North Korea test-fired two different weapons systems this week, state media said Friday, part of a record-breaking streak of launches, as leader Kim Jong Un inspected an "important" munitions factory.
Pyongyang has conducted six weapons tests in January, including hypersonic missiles, one of the most intense barrages in a calendar month on record, as it doubles down on Kim's military-boosting plans and ignores US offers of talks.
The official Korean Central News Agency said the Tuesday test involved long-range cruise missiles flying over the East Sea -- also known as the Sea of Japan -- and hitting "the target island 1,800 km away."

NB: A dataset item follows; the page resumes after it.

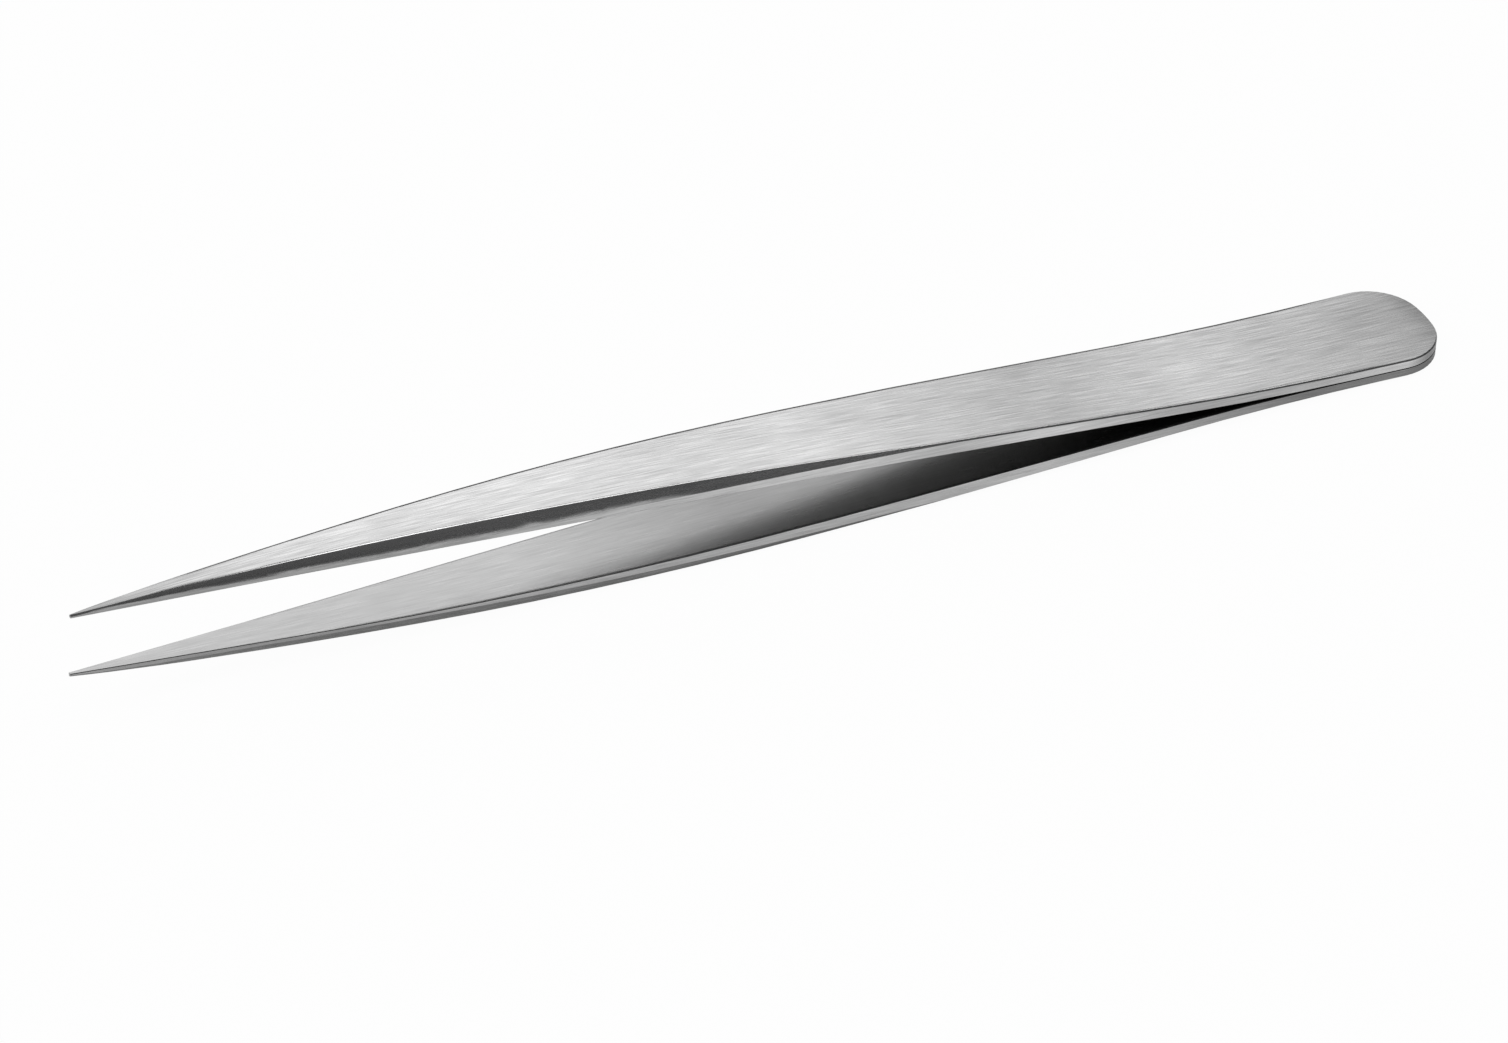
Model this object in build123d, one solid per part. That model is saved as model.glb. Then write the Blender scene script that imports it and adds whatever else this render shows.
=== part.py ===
# Fine-point precision tweezers in stainless steel: two mirror-image spring arms, welded face to face at the rear.
#
# Each arm is drawn in its own view: x runs from the tip (x = 0) to the round rear end, y across the arm, and z up
# from the mid-plane between the arms. At the end both arms are turned together, so that the tweezers lie on the
# outer face of the lower arm with the tips towards -X, and the origin is under the middle of their box.
from build123d import *
from math import atan2, degrees, radians, sqrt, tan
import os

# Driving dimensions, in millimetres and degrees
overall_length = 120.0          # tip to rear end, along the mid-plane

# Each bend is an arc. Its size is the length that it takes up of both straight runs beside it.

# Inner face in the side view
tip_gap = 5.3                   # between the two tips, arms relaxed
bow_place = 43.6                # from the tip to where the arm turns back towards its partner
bow_gap = 6.68                  # between the two arms there, before the turn is rounded
bow_bend = 27.4
weld_length = 16.8              # from the rear end to where the two arms part
weld_bend = 7.5

# Outer face in the side view: how much metal stands on the inner face
rear_thickness = 0.78           # over the weld
rear_flat_length = 16.6         # from the rear end to where the outer face leaves the flat
rear_bend = 10.0
point_length = 8.6              # the fine point, ground down further than the rest
point_thickness = 0.85
point_bend = 1.3
belly_distance = 31.6           # from the point to the thickest stretch, where the fingers press
belly_thickness = 1.83          # before the belly is rounded
belly_bend = 24.5
tip_thickness = 0.3

# Outline of the blank, seen from above
tip_half_width = 0.15
shoulder_place = 39.3           # where the long taper meets the nearly straight sides
shoulder_half_width = 3.6       # before the shoulder is rounded
shoulder_bend = 17.7
rear_half_width = 5.35          # before the rear end is rounded
end_arc_radius = 12.5           # the flat arc across the rear end
end_corner_radius = 4.4         # the arcs that join it to the sides

# Bevels ground along both outer edges of the front
bevel_run_out = 77.2            # where the bevel leaves the outline
bevel_knee_place = 44.8         # where the ground line bends
bevel_knee_width = 0.52         # width of the bevel there, seen from above
bevel_knee_bend = 11.0
bevel_tip_width = 0.12          # its width at the tip
bevel_slope = 30.8              # its lean from the side wall
bevel_tip_crown = 0.11          # rise of its convex section at the tip, as a share of the chord
bevel_run_out_crown = 0.04      # and where it runs out
bevel_sections = 9              # sections that the grind is lofted through

# Broken edges
outer_edge_break = 0.10
inner_edge_break = 0.05

# How far a cutter or a drawn-through view stands past the metal
cutter_margin = 1.0

# How far a face may lean and still count as the outer or the inner one
facing_lean = 30.0

# Fineness of the searches along a drawn line
search_tolerance = 1e-9
search_steps = 2000


def bent_line(points, bends):
    """A drawn line whose corners are arcs, each of which takes up a given length of both its straight runs."""
    radii = []
    for before, corner, after, bend in zip(points, points[1:], points[2:], bends):
        turn = (Vector(*corner) - Vector(*before)).get_angle(Vector(*after) - Vector(*corner))
        radii.append(bend / tan(radians(turn / 2)))
    return FilletPolyline(*points, radius=radii)


def value_at(line, place):
    """Second coordinate of a drawn line that runs towards +X, at a place along X."""
    low, high = 0.0, 1.0
    while high - low > search_tolerance:
        middle = (low + high) / 2
        if (line @ middle).X < place:
            low = middle
        else:
            high = middle
    return (line @ low).Y


def inner_corners():
    """Corners of the inner face in the side view, before its bends are rounded."""
    return [
        (0, tip_gap / 2),
        (bow_place, bow_gap / 2),
        (overall_length - weld_length, 0),
        (overall_length, 0),
    ]


def inner_line():
    """Side view of the inner face, from the tip to the rear end."""
    return bent_line(inner_corners(), [bow_bend, weld_bend])


def outer_line():
    """Side view of the outer face, which stands on the unrounded inner face by the metal's thickness."""
    inner = Polyline(*inner_corners())
    belly_place = point_length + belly_distance
    corners = [
        (0, tip_gap / 2 + tip_thickness),
        (point_length, value_at(inner, point_length) + point_thickness),
        (belly_place, value_at(inner, belly_place) + belly_thickness),
        (overall_length - rear_flat_length, rear_thickness),
        (overall_length, rear_thickness),
    ]
    return bent_line(corners, [point_bend, belly_bend, rear_bend])


def blank_side():
    """One side of the blank's outline, from the tip to the arc across the rear end."""
    end_arc_rise = end_arc_radius - sqrt(end_arc_radius**2 - rear_half_width**2)
    corners = [
        (0, tip_half_width),
        (shoulder_place, shoulder_half_width),
        (overall_length - end_arc_rise, rear_half_width),
    ]
    return bent_line(corners, [shoulder_bend])


def ground_side():
    """One side of the outer face's outline, along the top of the bevel."""
    blank = blank_side()
    corners = [
        (0, tip_half_width - bevel_tip_width),
        (bevel_knee_place, value_at(blank, bevel_knee_place) - bevel_knee_width),
        (bevel_run_out, value_at(blank, bevel_run_out)),
    ]
    return bent_line(corners, [bevel_knee_bend])


def side_view_prism():
    """The arm's side view, drawn through its full width."""
    inner = inner_line()
    outer = outer_line()
    tip = Line(inner @ 0, outer @ 0)
    rear = Line(inner @ 1, outer @ 1)
    view = Plane.XZ * make_face([inner, outer, tip, rear])
    return extrude(view, amount=rear_half_width + cutter_margin, both=True)


def outline_prism():
    """The blank's outline with its round rear end, drawn through the full height."""
    near = blank_side()
    far = near.mirror(Plane.XZ)
    end = ThreePointArc(near @ 1, (overall_length, 0), far @ 1)
    tip = Line(near @ 0, far @ 0)
    outline = make_face([near, far, end, tip])
    corners = outline.vertices().filter_by(lambda corner: corner.X > overall_length - weld_length)
    outline = fillet(corners, radius=end_corner_radius)
    return extrude(outline, amount=bow_gap / 2 + belly_thickness + cutter_margin)


def faces_towards(solid, direction):
    """Faces of a solid that look the given way or lean only a little from it."""
    return solid.faces().filter_by(lambda face: face.normal_at().get_angle(direction) < facing_lean)


def rim_of(faces, smallest_place):
    """Edges round a run of smooth faces, apart from the short one across the tip."""
    edges = faces.edges()
    rim = [edge for edge in edges if sum(edge.is_same(other) for other in edges) == 1]
    return [edge for edge in rim if edge.center().X > smallest_place]


def break_edges(blank):
    """The blank with small chamfers round its outer and its inner face."""
    blank = chamfer(rim_of(faces_towards(blank, Vector(0, 0, 1)), outer_edge_break), outer_edge_break)
    return chamfer(rim_of(faces_towards(blank, Vector(0, 0, -1)), inner_edge_break), inner_edge_break)


def bevel_section(place, outer, blank, ground):
    """Section of the bevel's cutter: all that is outside a convex arc from the outer face to the side wall."""
    crown = bevel_tip_crown + (bevel_run_out_crown - bevel_tip_crown) * place / bevel_run_out
    wall = value_at(blank, place)
    top = Vector(value_at(ground, place), value_at(outer, place))
    foot = Vector(wall, top.Y - (wall - top.X) / tan(radians(bevel_slope)))
    chord = foot - top
    outward = Vector(-chord.Y, chord.X).normalized()
    crest = (top + foot) / 2 + outward * chord.length * crown
    arc = ThreePointArc(top, crest, foot)
    above = top - (arc % 0) * cutter_margin
    below = foot + (arc % 1) * cutter_margin
    corner = Vector(below.X + cutter_margin, above.Y + cutter_margin)
    section = make_face([Line(above, top), arc, Line(foot, below), Line(below, corner), Line(corner, above)])
    return Plane(origin=(place, 0, 0), x_dir=(0, 1, 0), z_dir=(1, 0, 0)) * section


def bevel_cutter():
    """The metal that the grind takes off one outer edge, from the tip to just before the run-out."""
    outer = outer_line()
    blank = blank_side()
    ground = ground_side()
    length = bevel_run_out - cutter_margin
    places = [length * index / (bevel_sections - 1) for index in range(bevel_sections)]
    return loft([bevel_section(place, outer, blank, ground) for place in places])


def make_upper_arm():
    """The upper arm in its own view: a bowed blank, its edges broken and its front bevelled to a fine point."""
    arm = break_edges(side_view_prism() & outline_prism())
    cutter = bevel_cutter()
    return arm - cutter - cutter.mirror(Plane.XZ)


def resting_tilt():
    """Angle between the mid-plane and the table: the lower arm touches it at its belly and its rear end."""
    outer = outer_line()
    rear = outer @ 1
    points = [outer @ (index / search_steps) for index in range(search_steps)]
    return max(degrees(atan2(point.Y - rear.Y, rear.X - point.X)) for point in points)


def lay_down(arms):
    """Both arms turned to their resting place, with the origin under the middle of their box."""
    turned = [Rot(Y=resting_tilt()) * arm for arm in arms]
    boxes = [arm.bounding_box() for arm in turned]
    front = min(box.min.X for box in boxes)
    back = max(box.max.X for box in boxes)
    table = min(box.min.Z for box in boxes)
    return [Pos(-(front + back) / 2, 0, -table) * arm for arm in turned]


os.makedirs("parts", exist_ok=True)
upper_arm = make_upper_arm()
lower_arm = upper_arm.mirror(Plane.XY)
upper_arm, lower_arm = lay_down([upper_arm, lower_arm])
print("resting tilt", round(resting_tilt(), 3), "degrees")
export_step(upper_arm, "parts/upper_arm.step")
export_step(lower_arm, "parts/lower_arm.step")
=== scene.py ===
import bpy
from math import radians, sin, cos
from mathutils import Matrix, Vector


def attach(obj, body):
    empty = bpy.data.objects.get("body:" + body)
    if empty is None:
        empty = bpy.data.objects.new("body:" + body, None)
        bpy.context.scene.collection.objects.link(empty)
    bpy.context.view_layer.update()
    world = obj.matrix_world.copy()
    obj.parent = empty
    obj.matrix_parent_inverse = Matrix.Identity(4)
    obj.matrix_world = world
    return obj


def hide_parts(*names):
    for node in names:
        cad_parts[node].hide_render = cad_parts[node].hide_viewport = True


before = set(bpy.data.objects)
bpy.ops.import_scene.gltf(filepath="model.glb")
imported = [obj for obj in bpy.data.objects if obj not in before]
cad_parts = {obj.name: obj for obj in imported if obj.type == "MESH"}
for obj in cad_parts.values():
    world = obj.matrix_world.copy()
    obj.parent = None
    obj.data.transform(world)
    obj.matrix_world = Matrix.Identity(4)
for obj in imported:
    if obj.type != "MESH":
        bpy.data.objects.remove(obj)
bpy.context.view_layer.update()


bpy.ops.object.select_all(action="DESELECT")
scene = bpy.context.scene
scene.view_settings.view_transform = "Standard"
print("frame loaded:", sorted(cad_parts))


def newMaterial(name):
    material = bpy.data.materials.new(name)
    material.use_nodes = True
    material.node_tree.nodes.clear()
    return material, material.node_tree.nodes, material.node_tree.links


def addNode(nodes, kind, place, inputs=None, **settings):
    node = nodes.new(kind)
    node.location = place
    for key, value in settings.items():
        setattr(node, key, value)
    for socket, value in (inputs or {}).items():
        node.inputs[socket].default_value = value
    return node


def addMath(nodes, operation, place, inputs=None, **settings):
    return addNode(nodes, "ShaderNodeMath", place, inputs, operation=operation, **settings)


def addRange(nodes, place, source, target=(0.0, 1.0)):
    ends = {"From Min": source[0], "From Max": source[1], "To Min": target[0], "To Max": target[1]}
    return addNode(nodes, "ShaderNodeMapRange", place, ends)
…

Thursday's launch then saw two "tactical guided missiles" hit a "target island", KCNA added, "proving that the explosive power of the conventional warhead complied with the design requirements."
The flurry of sanctions-busting tests this month come after Kim re-avowed his commitment to military modernisation at a key party speech in December.
Washington imposed new sanctions in response, prompting Pyongyang to double down on weapons testing and hint last week that it could abandon a years-long self-imposed moratorium on nuclear and long-range tests.
On Friday, KCNA ran photographs showing Kim, wearing his usual long black belted leather jacket, surrounded by uniformed officials -- their faces pixelated out -- inspecting a munitions factory that produces "a major weapon system".
Kim said he "highly appreciated" the factory's role in modernising his weapons programme, KCNA reported.
He said "the factory holds a very important position and duty in modernizing the country's armed forces," it added.
KCNA did not mention Kim attending the weapons tests this week, but a separate state media report said he inspected a vegetable farm in the Ryonpho area of Hamju county, which is close to the site of the Thursday test.
- Signs of progress -
The January launches are all part of North Korea's five-year weapons development plan to "upgrade its strategic arsenal," Hong Min of the Korea Institute for National Unification in Seoul told AFP.
"The cruise missiles fired Tuesday are an extension of the same type of missiles fired from last September with improvements in distance and speed," he said.
The string of tests are also a response to South Korea's own efforts to upgrade its weapons systems, with successful tests in 2021 of supersonic and new submarine-launched ballistic missiles, he said.
"The North is showing it's also developing missiles to counter what the South has on its hand," he added.
The string of tests comes at a delicate time in the region, with Kim's sole major ally China set to host the Winter Olympics next month and South Korea gearing up for a presidential election in March.
Domestically, North Korea is preparing to celebrate the 80th anniversary of the birth of late leader Kim Jong Il in February, as well as the 110th birthday of founder Kim Il Sung in April.
The need to celebrate such "prominent anniversaries" helps explain the recent string of tests, said analyst Ankit Panda.
"We should expect a bumpy first half of the year," he told AFP.
He said it was also possible that Covid concerns had forced North Korea to modify its usual winter training schedule, prompting a shift to missile testing to ensure "positive propaganda" on national defence domestically.
"This could be all the more important at a time when the national economy is doing poorly and agricultural output may threaten famine-like conditions," he added.
The impoverished North, reeling economically from a self-imposed coronavirus blockade, has recently restarted cross-border trade with China.